◆ To do ◆
Look below for the line containing "Model this object" and the line containing "from FreeCAD import Vector"; repeat exactly those two lines and all lines between them, and nothing else.

◆ Material for this exercise ◆
— begin —

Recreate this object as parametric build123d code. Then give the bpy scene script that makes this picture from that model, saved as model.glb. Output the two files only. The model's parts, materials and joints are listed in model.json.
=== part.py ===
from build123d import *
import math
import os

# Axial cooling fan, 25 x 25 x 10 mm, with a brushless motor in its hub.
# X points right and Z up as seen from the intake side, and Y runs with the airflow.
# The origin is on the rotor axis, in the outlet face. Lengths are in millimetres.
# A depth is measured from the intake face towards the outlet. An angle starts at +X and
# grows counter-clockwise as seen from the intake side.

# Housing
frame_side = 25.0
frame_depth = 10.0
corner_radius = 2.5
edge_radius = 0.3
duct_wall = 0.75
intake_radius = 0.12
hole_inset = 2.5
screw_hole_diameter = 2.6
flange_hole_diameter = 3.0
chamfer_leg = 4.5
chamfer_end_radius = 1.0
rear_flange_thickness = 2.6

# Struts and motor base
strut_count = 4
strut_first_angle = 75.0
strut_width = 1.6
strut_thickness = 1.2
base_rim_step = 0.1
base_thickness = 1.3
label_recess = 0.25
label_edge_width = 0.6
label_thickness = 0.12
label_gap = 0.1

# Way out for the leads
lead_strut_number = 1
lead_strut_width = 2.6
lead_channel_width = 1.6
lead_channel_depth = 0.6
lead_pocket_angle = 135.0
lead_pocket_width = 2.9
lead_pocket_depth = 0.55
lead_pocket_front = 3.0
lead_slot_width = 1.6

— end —
— begin —

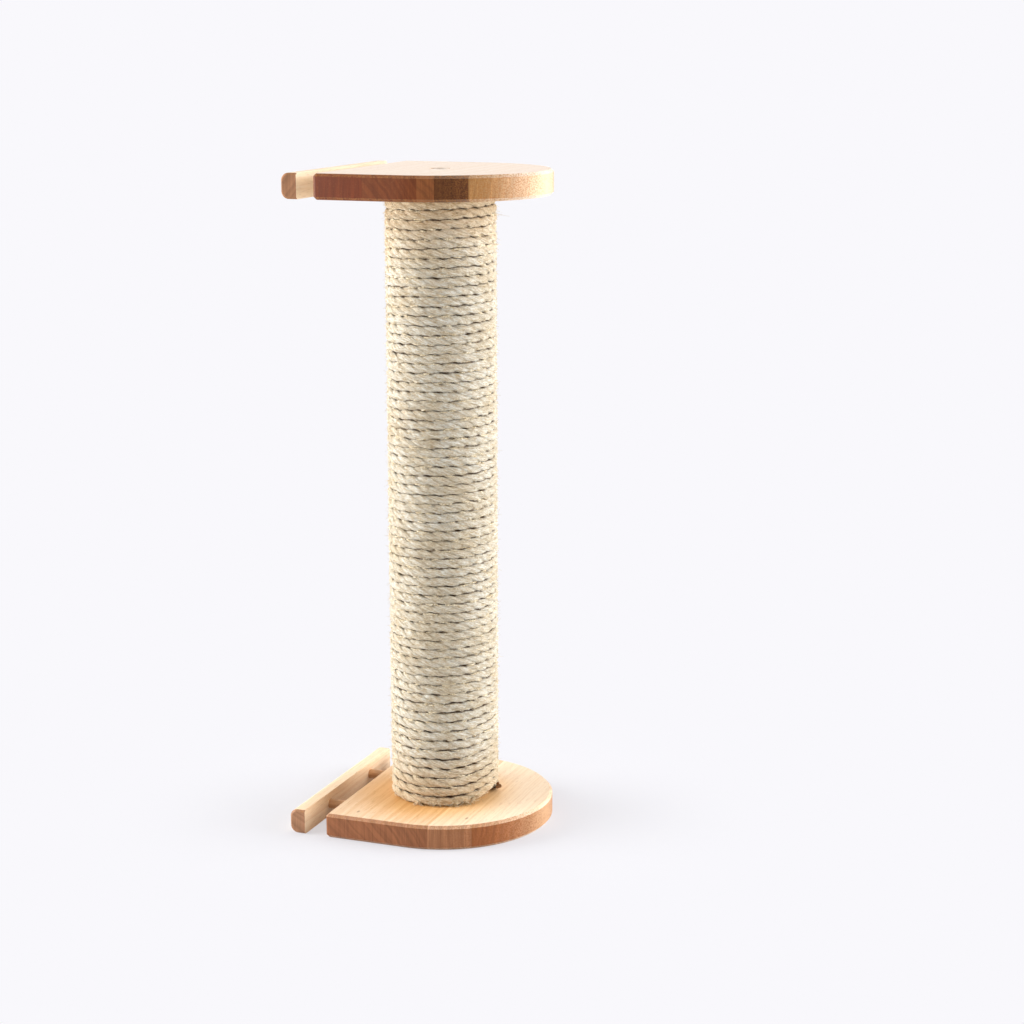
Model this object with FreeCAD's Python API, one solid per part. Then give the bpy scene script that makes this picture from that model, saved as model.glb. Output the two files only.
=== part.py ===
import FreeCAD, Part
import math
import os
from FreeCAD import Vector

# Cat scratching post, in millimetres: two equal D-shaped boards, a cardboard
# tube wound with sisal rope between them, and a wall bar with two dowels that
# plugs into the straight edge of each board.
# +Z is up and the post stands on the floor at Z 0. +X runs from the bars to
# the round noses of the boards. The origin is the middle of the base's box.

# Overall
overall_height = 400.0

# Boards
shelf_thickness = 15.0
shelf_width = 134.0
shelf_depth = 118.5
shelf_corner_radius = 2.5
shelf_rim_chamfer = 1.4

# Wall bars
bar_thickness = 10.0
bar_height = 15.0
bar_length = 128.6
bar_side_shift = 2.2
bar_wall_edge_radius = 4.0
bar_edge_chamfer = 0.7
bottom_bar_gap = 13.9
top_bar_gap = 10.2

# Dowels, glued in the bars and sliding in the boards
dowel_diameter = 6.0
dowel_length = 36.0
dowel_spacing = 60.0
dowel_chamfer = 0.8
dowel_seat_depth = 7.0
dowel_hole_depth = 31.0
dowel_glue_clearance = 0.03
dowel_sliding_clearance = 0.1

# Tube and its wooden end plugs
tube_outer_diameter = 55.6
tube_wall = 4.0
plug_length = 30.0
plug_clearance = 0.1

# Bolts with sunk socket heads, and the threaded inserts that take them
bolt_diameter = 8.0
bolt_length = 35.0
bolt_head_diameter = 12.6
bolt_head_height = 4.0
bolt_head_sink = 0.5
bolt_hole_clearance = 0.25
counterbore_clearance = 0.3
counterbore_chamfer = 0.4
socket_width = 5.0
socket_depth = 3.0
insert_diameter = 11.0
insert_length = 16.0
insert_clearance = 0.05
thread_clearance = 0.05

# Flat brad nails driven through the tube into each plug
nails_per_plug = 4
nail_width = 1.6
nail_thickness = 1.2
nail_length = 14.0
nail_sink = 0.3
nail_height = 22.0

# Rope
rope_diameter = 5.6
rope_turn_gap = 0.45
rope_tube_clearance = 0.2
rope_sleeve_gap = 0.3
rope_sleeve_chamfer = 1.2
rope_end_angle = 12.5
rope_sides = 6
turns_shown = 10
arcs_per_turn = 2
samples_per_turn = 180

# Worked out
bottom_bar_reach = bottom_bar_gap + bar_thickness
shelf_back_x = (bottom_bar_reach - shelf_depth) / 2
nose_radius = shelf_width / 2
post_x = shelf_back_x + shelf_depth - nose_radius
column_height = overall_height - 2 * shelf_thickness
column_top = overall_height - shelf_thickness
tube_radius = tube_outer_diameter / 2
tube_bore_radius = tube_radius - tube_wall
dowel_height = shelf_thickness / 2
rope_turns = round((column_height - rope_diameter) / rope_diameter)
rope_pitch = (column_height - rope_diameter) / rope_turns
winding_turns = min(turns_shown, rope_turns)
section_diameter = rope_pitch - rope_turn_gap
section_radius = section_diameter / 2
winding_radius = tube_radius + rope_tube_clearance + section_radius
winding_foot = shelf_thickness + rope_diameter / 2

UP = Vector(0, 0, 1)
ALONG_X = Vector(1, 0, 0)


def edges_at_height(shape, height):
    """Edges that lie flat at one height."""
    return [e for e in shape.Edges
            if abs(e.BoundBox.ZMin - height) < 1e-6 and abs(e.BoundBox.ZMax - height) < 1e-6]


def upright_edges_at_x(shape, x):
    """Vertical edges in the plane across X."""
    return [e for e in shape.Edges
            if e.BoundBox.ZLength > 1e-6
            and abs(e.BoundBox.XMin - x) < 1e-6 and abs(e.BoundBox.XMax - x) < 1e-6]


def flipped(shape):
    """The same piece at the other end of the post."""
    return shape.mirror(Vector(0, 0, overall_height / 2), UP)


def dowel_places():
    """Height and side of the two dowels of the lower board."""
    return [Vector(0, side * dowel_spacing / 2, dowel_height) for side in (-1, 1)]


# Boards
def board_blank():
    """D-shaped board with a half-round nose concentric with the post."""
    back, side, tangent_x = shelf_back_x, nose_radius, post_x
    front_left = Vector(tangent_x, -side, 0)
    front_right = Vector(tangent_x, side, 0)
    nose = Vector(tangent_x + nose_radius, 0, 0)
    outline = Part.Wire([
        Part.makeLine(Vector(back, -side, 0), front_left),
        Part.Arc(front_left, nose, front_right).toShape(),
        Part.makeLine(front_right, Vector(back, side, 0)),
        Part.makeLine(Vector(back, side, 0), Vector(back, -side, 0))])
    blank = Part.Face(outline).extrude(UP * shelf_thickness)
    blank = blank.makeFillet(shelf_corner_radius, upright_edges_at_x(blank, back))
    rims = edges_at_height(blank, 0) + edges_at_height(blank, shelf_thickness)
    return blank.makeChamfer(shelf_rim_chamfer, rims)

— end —

◆ Result of this exercise ◆
Model this object with FreeCAD's Python API, one solid per part. Then give the bpy scene script that makes this picture from that model, saved as model.glb. Output the two files only.
=== part.py ===
import FreeCAD, Part
import math
import os
from FreeCAD import Vector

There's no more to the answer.